By the mid 1990s, however, another wave of EDM-related partying came from Britain. British “sound system” collectives that had been organizing outdoor “free parties” in the countryside (e.g., Spiral Tribe) started to leave the increasingly hostile policing and “anti-rave” laws of the UK for a generally more tolerant Continental Europe. In France, these events (les free partys or les teufs) took place in and around Brittany, Lyon, Marseille, Montpelier, and Paris (usually in nearby suburbs). These parties featured “harder” styles of EDM (hardcore, jungle/drum’n’bass), espoused anti-establishment politics, and favored a gritty style of dress and behavior that contrasted sharply from the earlier urban, queer, house-oriented scene in Paris.
“Techno” surfaced in French public media during the time of the free partys and this initially prompted some of the panicked negative reactions that had taken place in Britain—although, revealingly, the panic was less about threats to social order and more about threats to Authentic French Popular Culture (whatever that means). By the late 1990s, however, the French Socialist Party (Parti Socialiste or PS) was in power and decided to try to integrate this “youth movement” into the party’s youth-oriented cultural programming. This seemed to be a successful strategy for all involved, but the consequences have been ambivalent. The French Ministry of Culture accepted “techno” mostly in an effort to professionalize it and break its association with illicit and underground activities; as a result, EDM scenes in Paris are closely regulated, thoroughly institutionalized, and therefore deeply integrated into the city’s leisure and entertainment industries. On the one hand, this lends a certain stability and professionalism to the scene that is absent elsewhere, but on the other hand, there is consequently much less to distinguish EDM scenes from “mainstream” or “commercial” scenes.
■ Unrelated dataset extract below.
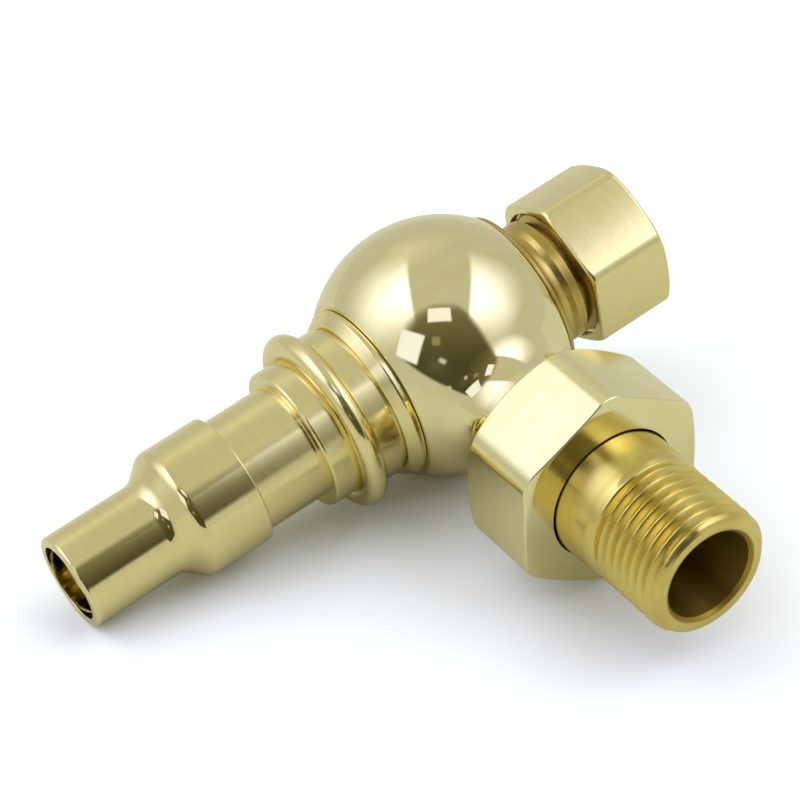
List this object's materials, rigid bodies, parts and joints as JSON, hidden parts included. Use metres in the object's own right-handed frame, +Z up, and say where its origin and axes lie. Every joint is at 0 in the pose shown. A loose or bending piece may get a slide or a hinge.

For North American readers, a useful comparison for this would be the integration of “independent rock” into major recording labels during the late 1990s/early 2000s.
Berlin
Unlike Paris, where EDM was initially subject to strong backlash and unease about its proper “Frenchness,” Berlin took to EDM quickly and enthusiastically. In a sense, EDM had already been developing in Berlin well before acid-house arrived from England in the late 1980s: it was preceded by “industrial” styles (especially the Electronic Body Music sub-style), Neue Deutsche Welle (e.g., Einstürzende Neubauten, Ideal), experimental rock (Can, Neu!), Kraftwerk, and the experimental electroacoustic work of composers such as Karlheinz Stockhausen. In other words, there was hardly anything foreign or unnatural about electronic sounds in popular music by the time that acid-house began appearing on Berlin’s radios and in its clubs. Also, as what would later be called “techno” was developing in Detroit in the late 1980s and early 1990s, many Detroit DJs, record labels, and producers established strong links with producers, labels, and nightclubs in Berlin.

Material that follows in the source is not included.